**TASK OBJECTIVE**
Look below for the line containing "brace_front = rear + CLEARANCE" and the line containing "bpy.data.objects.remove(obj)"; repeat exactly those two lines and all lines between them, and nothing else.

**DATA SHOWN**
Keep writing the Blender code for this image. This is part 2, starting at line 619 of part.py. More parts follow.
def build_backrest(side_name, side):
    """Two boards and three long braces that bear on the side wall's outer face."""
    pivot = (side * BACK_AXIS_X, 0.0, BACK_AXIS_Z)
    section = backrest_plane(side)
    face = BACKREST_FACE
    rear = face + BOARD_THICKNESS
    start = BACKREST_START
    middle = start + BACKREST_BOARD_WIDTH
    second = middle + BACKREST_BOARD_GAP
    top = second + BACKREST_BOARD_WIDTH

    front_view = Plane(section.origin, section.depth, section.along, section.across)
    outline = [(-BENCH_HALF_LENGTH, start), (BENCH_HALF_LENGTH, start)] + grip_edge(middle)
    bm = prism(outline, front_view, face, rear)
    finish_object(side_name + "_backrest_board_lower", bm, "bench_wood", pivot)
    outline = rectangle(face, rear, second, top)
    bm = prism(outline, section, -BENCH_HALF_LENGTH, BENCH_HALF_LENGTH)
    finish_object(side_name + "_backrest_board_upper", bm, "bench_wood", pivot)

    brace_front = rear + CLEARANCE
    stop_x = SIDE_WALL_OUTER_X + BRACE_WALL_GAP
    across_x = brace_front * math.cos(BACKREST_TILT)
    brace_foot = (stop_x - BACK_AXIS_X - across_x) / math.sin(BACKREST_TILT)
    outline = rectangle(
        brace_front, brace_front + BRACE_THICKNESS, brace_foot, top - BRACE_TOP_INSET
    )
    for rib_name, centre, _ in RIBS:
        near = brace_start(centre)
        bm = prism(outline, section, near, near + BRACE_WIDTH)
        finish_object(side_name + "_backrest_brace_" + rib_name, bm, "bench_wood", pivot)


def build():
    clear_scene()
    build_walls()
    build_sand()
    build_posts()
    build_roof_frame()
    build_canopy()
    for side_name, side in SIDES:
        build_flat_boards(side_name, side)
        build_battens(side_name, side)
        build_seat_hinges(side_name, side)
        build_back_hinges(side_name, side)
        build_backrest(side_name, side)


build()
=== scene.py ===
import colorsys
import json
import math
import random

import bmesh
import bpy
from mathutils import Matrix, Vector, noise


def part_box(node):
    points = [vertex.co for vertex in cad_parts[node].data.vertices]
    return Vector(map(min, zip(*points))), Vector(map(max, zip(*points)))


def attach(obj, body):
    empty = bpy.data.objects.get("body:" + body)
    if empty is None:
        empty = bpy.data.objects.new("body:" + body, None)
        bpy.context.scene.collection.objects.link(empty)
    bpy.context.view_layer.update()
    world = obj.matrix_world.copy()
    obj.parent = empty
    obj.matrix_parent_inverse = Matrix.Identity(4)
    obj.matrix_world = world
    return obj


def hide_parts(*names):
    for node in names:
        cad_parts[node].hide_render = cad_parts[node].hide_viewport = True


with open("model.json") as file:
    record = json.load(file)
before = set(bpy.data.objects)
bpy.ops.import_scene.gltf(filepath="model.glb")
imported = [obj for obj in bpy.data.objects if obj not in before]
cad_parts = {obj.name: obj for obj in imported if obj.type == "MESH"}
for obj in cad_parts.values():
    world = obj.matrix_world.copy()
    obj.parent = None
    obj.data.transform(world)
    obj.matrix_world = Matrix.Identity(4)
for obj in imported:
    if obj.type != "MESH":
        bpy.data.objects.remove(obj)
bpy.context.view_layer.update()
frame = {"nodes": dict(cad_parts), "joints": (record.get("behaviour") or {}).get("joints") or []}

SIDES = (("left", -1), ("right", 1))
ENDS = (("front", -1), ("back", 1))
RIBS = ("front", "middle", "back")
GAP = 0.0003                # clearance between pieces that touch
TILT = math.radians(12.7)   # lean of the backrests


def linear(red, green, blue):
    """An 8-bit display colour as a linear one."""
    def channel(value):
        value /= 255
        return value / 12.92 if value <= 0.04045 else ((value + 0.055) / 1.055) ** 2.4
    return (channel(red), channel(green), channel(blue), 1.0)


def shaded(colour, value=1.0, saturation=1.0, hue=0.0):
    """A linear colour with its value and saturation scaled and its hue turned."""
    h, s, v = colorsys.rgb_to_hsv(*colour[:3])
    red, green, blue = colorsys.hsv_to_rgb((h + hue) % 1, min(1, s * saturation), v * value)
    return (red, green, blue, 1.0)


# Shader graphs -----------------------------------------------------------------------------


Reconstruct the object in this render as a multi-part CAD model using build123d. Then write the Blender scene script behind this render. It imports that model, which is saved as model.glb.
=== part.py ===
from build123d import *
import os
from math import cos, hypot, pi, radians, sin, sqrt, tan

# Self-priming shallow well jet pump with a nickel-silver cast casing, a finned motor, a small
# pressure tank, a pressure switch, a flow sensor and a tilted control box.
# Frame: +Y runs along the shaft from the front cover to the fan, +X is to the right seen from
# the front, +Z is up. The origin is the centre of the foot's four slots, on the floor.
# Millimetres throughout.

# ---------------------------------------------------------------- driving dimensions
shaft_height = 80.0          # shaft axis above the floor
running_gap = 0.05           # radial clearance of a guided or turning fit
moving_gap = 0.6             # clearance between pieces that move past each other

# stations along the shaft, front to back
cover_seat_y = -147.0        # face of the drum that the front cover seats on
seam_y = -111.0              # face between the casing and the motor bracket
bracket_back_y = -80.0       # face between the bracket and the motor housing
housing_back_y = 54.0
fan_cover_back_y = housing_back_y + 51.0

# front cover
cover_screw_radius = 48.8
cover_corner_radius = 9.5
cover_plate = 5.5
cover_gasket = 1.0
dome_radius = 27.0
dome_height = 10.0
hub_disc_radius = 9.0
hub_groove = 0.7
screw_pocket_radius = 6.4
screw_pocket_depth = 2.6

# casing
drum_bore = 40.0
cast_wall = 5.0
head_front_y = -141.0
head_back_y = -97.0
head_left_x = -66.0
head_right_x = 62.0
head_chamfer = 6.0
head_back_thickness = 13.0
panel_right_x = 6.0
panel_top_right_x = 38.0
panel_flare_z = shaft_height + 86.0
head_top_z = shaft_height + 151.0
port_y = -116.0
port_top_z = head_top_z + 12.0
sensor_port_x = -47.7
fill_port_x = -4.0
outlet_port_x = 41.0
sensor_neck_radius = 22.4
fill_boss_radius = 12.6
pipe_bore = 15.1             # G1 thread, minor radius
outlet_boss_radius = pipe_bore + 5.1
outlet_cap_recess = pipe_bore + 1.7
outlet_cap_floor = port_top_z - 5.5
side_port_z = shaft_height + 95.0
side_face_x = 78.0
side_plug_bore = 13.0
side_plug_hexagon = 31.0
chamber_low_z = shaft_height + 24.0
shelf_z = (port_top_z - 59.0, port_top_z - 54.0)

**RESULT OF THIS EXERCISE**
    brace_front = rear + CLEARANCE
    stop_x = SIDE_WALL_OUTER_X + BRACE_WALL_GAP
    across_x = brace_front * math.cos(BACKREST_TILT)
    brace_foot = (stop_x - BACK_AXIS_X - across_x) / math.sin(BACKREST_TILT)
    outline = rectangle(
        brace_front, brace_front + BRACE_THICKNESS, brace_foot, top - BRACE_TOP_INSET
    )
    for rib_name, centre, _ in RIBS:
        near = brace_start(centre)
        bm = prism(outline, section, near, near + BRACE_WIDTH)
        finish_object(side_name + "_backrest_brace_" + rib_name, bm, "bench_wood", pivot)


def build():
    clear_scene()
    build_walls()
    build_sand()
    build_posts()
    build_roof_frame()
    build_canopy()
    for side_name, side in SIDES:
        build_flat_boards(side_name, side)
        build_battens(side_name, side)
        build_seat_hinges(side_name, side)
        build_back_hinges(side_name, side)
        build_backrest(side_name, side)


build()
=== scene.py ===
import colorsys
import json
import math
import random

import bmesh
import bpy
from mathutils import Matrix, Vector, noise


def part_box(node):
    points = [vertex.co for vertex in cad_parts[node].data.vertices]
    return Vector(map(min, zip(*points))), Vector(map(max, zip(*points)))


def attach(obj, body):
    empty = bpy.data.objects.get("body:" + body)
    if empty is None:
        empty = bpy.data.objects.new("body:" + body, None)
        bpy.context.scene.collection.objects.link(empty)
    bpy.context.view_layer.update()
    world = obj.matrix_world.copy()
    obj.parent = empty
    obj.matrix_parent_inverse = Matrix.Identity(4)
    obj.matrix_world = world
    return obj


def hide_parts(*names):
    for node in names:
        cad_parts[node].hide_render = cad_parts[node].hide_viewport = True


with open("model.json") as file:
    record = json.load(file)
before = set(bpy.data.objects)
bpy.ops.import_scene.gltf(filepath="model.glb")
imported = [obj for obj in bpy.data.objects if obj not in before]
cad_parts = {obj.name: obj for obj in imported if obj.type == "MESH"}
for obj in cad_parts.values():
    world = obj.matrix_world.copy()
    obj.parent = None
    obj.data.transform(world)
    obj.matrix_world = Matrix.Identity(4)
for obj in imported:
    if obj.type != "MESH":
        bpy.data.objects.remove(obj)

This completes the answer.